La Fondation Sefacil, qui produit quantités d’éléments sur l’Afrique portuaire, a analysé de ce point de vue la situation sur une décennie, entre 2008 et 2018. Elle a également constaté l’augmentation de la capacité annuelle déployée, de 1 700 à 3 300 EVP, parallèlement à la réduction du nombre d’unités, de 327 à 285. « Plusieurs facteurs y ont contribué, analyse Yann Alix,le retrait de vieilles unités, le lancement de plusieurs programmes de modernisation avec des navires plus grands et plus efficaces à l’instar de la série des 21 porte-conteneurs WafMax de Maersk et Safmarine et le repositionnement d’unités de grande capacité récentes sur des routes en dehors des grandes routes massifiées Asie-Méditerranée-Europe et transpacifique (cascading, NDLR). L’excédent de capacités absorbé ces dernières années par les marchés des côtes orientale et occidentale africaines a eu précisément comme effet d’injecter des navires plus grands et plus récents ».
La tendance mondiale à la consolidation des compagnies maritimes n’a en effet pas épargné l’Afrique.
Les divers mouvements de ces deux dernières années, qui ont inéluctablement entraîné une restructuration des services massifiés depuis quelques grands ports de transbordement, ont eu des impacts sur le nombre de services et de transporteurs desservant la côte occidentale. In fine, il existe actuellement 54 services conteneurisés en direct contre 71 en 2014 et 24 transporteurs, soit cinq fois moins qu’il y a deux ans.
Selon Dynamar, trois acteurs s’arrogent désormais plus de 75 % de la capacité commerciale offerte, le leader mondial Maersk en tête bien que sévèrement talonné par son éternel challenger, l’italo-suisse MSC (23,5 %), qui profite à plein de l’effet « hub » togolais à Lomé, suivi par CMA-CGM (21 %).
Compétition intense
Signe manifeste d’une zone à enjeux, la trentaine de terminaux colonisant la côte occidentale (hors les 5 infrastructures en cours de développement) a épinglé les intérêts d’opérateurs portuaires internationaux.
En effet, les majors du secteur y sont positionnés. Tels Bolloré, le leader incontesté en Afrique de l’Ouest avec une petite dizaine de terminaux gérés (souvent en partenariat avec de grands armements), APM Terminals (filiale de Maersk en Côte d’Ivoire, Bénin, Guinée…), China Merchants Ports (Togo, Nigeria), DP World, ICTSI, Portek, Terminal investment Ltd Til, (filiale de MSC, à San Pedro et Lomé), CMA Terminals (CMA CGM au Cameroun), Grimaldi (au Nigeria), NileDutch (en Angola)…

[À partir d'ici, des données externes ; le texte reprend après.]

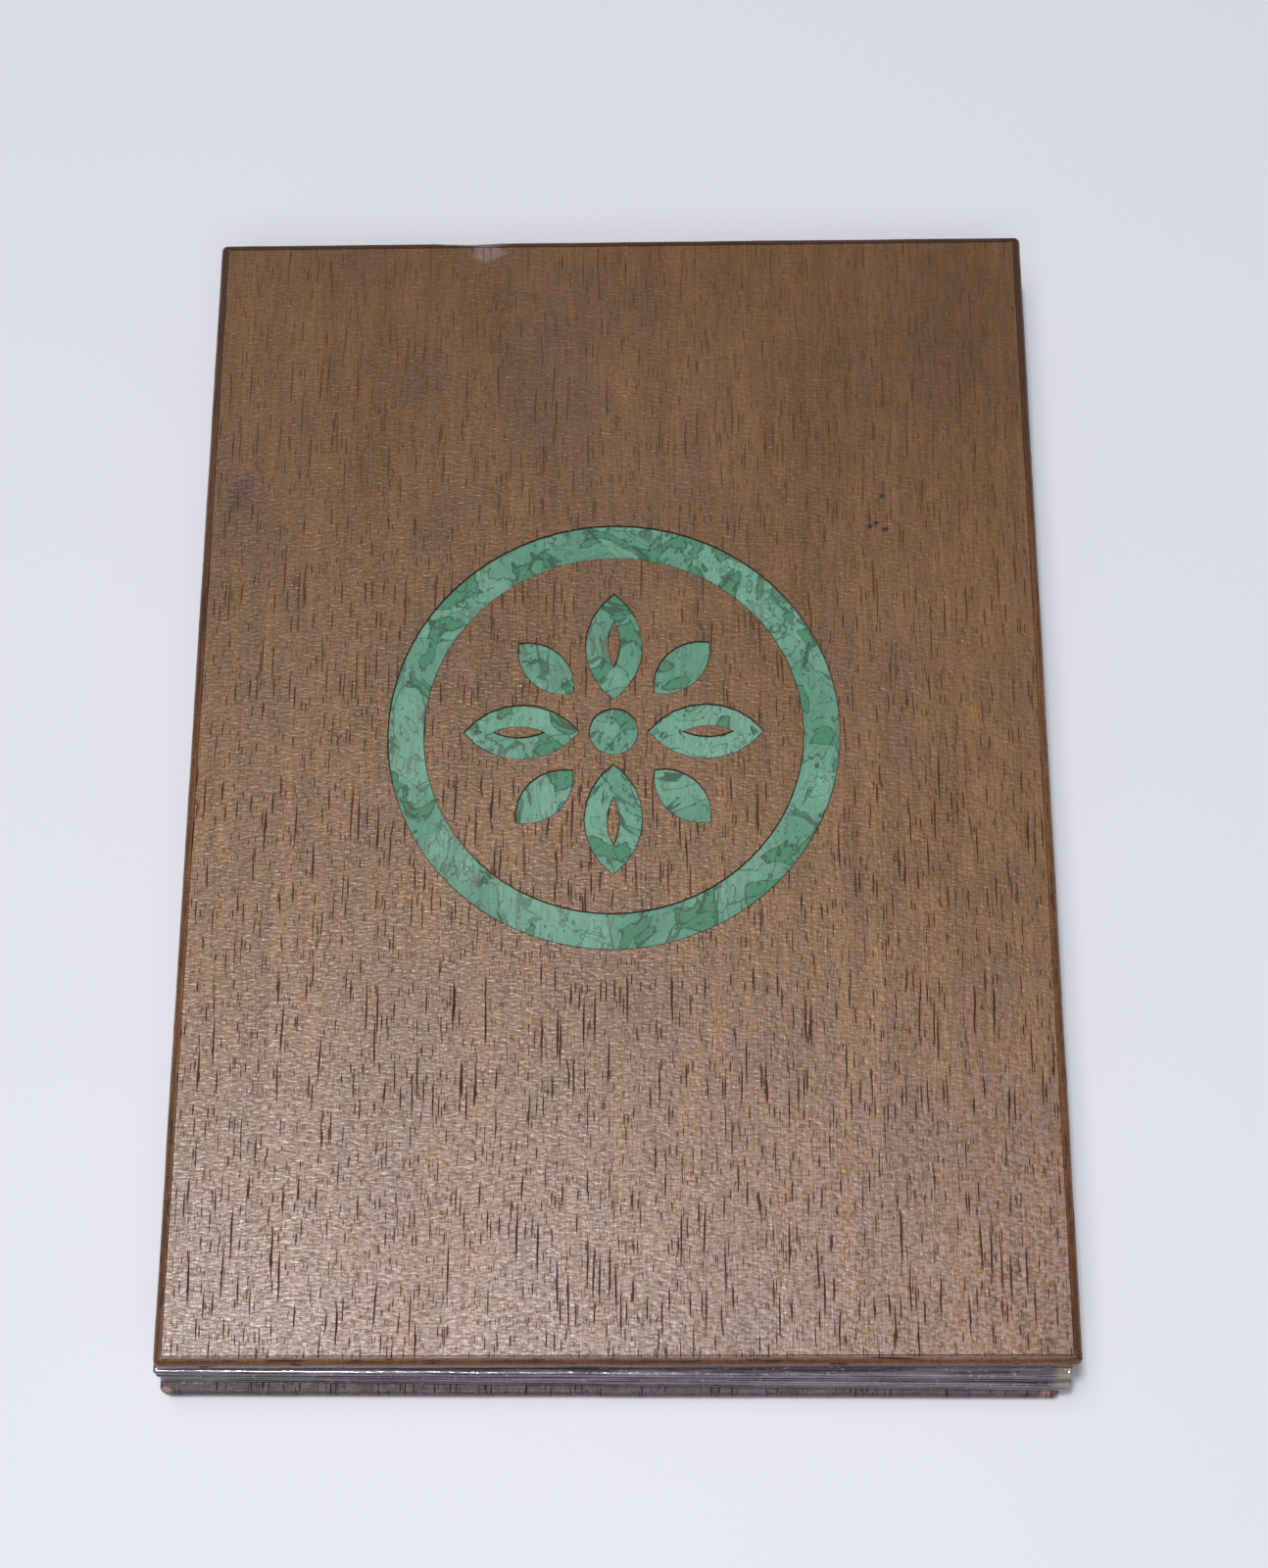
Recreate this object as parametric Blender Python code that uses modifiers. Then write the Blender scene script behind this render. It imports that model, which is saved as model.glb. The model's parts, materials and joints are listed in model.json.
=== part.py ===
"""A screw-bound folder with two wooden cover boards and six clear pocket leaves.

Metres, +Z up. X runs along the binding, Y from the reader to the binding, and the
back board lies on the XY plane with its centre at the origin. The front cover, a
little askew, carries a round inlay. It opens about a leather hinge at the far edge.
"""

import math

import bmesh
import bpy

# Cover boards, the back one a little narrower
FRONT_WIDTH = 0.223
BACK_WIDTH = 0.2214
BOARD_LENGTH = 0.309
BOARD_THICK = 0.0065
BOARD_CORNER = 0.0028
OUTER_ROUND = 0.0017
INNER_ROUND = 0.0007
LIPPING_WIDTH = 0.002
VENEER_THICK = 0.0006
GAP = 0.0003

# The front cover as it lies: its centre, its turn and the height of its inner face
COVER_X = 0.0018
COVER_Y = 0.0046
COVER_TURN = math.radians(0.26)
COVER_FLOOR = 0.0205

# Inlay, measured from the cover's centre
INLAY_X = -0.0011
INLAY_Y = 0.0075
RING_OUTER = 0.0587
RING_INNER = 0.0496
INLAY_THICK = 0.0011
INLAY_SUNK = 0.0005
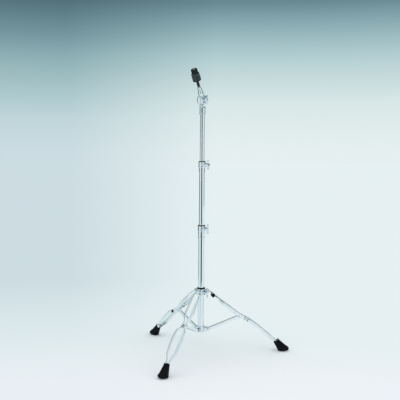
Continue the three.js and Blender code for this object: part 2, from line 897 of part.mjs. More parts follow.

Des changements s’opèrent également dans la hiérarchie portuaire. Lomé s’impose comme le principal port à conteneurs d’Afrique de l’Ouest, déclassant Lagos (Nigeria). Dans le classement des 120 premiers ports mondiaux pour les conteneurs réalisé par Alphaliner, le Togolais est d’ailleurs le seul et unique représentant du continent africain. Dès 2017, il était devenu l’un des deux ports, avec Lagos, millionnaires en EVP. Il le doit notamment à son terminal à conteneurs et à la congestion chronique de l’hinterland de son voisin nigérian qu’il exploite pour lui pomper le trafic. Lomé devrait être conforté au vu des projets de MSC, qui via sa filiale portuaire Til, déclare y investir 500 M€ dans les 10 prochaines années pour porter la capacité à 4 MEVP par an (1,2 MEVP en 2018).
La connectivité est l’alpha et l’oméga des port-ouest-africains, tout en étant actuellement leur talon d’Achille. Longtemps au firmament de la classe portuaire, Lagos n’est plus que le cinquième port en raison de cette faiblesse. Douala est rongé par le même mal. Et combien d’autres qui obligent les armateurs aux contorsions… faisant le lit des nouveaux entrants portuaires, qui, eux, bénéficient d’une implication plus grande des armateurs.